Do this: Output the lines below exactly, please, from the first line until the line with "tail_flare_extra = 2.75", counting both.

Data:
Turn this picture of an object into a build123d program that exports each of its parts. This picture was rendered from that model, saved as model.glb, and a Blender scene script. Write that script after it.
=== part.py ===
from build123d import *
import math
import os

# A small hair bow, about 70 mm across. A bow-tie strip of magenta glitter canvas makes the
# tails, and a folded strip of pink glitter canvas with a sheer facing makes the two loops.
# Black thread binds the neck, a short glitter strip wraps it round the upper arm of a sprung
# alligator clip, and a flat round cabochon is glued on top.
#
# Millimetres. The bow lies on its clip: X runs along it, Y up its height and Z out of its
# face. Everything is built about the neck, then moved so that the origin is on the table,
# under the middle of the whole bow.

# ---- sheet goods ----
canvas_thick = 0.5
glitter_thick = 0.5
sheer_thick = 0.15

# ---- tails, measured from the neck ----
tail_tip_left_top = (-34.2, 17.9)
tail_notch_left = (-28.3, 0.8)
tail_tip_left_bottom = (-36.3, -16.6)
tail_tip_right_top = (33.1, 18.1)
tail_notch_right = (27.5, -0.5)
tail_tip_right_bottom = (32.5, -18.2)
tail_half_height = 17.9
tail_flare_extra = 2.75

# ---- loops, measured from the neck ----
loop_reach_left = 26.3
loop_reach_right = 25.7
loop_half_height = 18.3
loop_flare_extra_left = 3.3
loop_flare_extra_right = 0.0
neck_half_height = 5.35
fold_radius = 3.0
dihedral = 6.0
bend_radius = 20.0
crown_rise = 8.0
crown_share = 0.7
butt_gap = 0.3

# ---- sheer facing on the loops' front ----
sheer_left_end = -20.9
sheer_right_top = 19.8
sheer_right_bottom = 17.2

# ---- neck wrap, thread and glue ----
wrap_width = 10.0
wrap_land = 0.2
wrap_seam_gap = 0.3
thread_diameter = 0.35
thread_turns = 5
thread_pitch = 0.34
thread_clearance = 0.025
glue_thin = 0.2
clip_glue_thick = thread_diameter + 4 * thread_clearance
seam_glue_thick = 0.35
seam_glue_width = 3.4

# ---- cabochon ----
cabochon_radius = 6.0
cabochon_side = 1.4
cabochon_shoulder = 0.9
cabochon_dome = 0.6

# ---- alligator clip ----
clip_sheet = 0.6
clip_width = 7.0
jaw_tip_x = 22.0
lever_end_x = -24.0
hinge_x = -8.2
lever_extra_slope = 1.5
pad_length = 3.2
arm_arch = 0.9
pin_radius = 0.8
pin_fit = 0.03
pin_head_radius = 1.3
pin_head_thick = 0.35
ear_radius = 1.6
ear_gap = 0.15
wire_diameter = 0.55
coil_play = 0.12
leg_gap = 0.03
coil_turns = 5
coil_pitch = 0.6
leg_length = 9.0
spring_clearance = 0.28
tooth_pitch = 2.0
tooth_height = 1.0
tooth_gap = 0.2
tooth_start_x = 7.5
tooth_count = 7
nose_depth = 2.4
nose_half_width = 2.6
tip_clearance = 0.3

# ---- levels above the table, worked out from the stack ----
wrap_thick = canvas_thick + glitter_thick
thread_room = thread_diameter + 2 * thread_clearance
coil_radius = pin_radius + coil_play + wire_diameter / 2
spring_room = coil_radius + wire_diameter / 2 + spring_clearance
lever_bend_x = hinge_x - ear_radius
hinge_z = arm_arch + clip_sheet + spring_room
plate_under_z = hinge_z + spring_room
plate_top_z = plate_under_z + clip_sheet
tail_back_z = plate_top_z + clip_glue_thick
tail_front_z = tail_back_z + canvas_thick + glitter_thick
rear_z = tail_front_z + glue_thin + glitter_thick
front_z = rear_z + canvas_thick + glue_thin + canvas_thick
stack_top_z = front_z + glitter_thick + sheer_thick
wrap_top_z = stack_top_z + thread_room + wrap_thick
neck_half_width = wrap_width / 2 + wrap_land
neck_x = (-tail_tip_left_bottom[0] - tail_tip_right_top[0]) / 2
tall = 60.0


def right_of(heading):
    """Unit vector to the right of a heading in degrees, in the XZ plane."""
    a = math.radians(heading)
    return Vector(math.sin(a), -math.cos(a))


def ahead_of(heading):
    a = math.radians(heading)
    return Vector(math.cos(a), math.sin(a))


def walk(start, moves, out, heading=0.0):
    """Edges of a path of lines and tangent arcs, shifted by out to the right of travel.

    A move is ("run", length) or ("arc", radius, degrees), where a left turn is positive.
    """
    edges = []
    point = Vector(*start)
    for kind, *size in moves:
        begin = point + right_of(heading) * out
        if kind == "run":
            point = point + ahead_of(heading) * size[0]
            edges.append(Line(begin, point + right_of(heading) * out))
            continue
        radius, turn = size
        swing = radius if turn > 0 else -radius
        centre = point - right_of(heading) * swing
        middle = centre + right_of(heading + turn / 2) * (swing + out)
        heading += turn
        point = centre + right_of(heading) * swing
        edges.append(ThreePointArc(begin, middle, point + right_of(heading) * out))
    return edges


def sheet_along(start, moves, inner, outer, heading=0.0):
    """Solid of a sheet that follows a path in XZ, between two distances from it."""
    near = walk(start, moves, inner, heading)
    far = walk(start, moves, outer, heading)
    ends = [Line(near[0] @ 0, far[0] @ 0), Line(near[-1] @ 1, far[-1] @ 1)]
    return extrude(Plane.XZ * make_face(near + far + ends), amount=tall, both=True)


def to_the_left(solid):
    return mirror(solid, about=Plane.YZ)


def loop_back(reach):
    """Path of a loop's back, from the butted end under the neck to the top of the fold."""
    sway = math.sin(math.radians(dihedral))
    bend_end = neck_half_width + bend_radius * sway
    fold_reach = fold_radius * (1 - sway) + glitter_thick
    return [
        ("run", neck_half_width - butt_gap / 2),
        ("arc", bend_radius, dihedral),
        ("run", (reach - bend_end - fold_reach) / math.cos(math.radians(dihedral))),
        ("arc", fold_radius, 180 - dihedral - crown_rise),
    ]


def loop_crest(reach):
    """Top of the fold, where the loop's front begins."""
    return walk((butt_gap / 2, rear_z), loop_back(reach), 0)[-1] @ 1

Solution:
Turn this picture of an object into a build123d program that exports each of its parts. This picture was rendered from that model, saved as model.glb, and a Blender scene script. Write that script after it.
=== part.py ===
from build123d import *
import math
import os

# A small hair bow, about 70 mm across. A bow-tie strip of magenta glitter canvas makes the
# tails, and a folded strip of pink glitter canvas with a sheer facing makes the two loops.
# Black thread binds the neck, a short glitter strip wraps it round the upper arm of a sprung
# alligator clip, and a flat round cabochon is glued on top.
#
# Millimetres. The bow lies on its clip: X runs along it, Y up its height and Z out of its
# face. Everything is built about the neck, then moved so that the origin is on the table,
# under the middle of the whole bow.

# ---- sheet goods ----
canvas_thick = 0.5
glitter_thick = 0.5
sheer_thick = 0.15

# ---- tails, measured from the neck ----
tail_tip_left_top = (-34.2, 17.9)
tail_notch_left = (-28.3, 0.8)
tail_tip_left_bottom = (-36.3, -16.6)
tail_tip_right_top = (33.1, 18.1)
tail_notch_right = (27.5, -0.5)
tail_tip_right_bottom = (32.5, -18.2)
tail_half_height = 17.9
tail_flare_extra = 2.75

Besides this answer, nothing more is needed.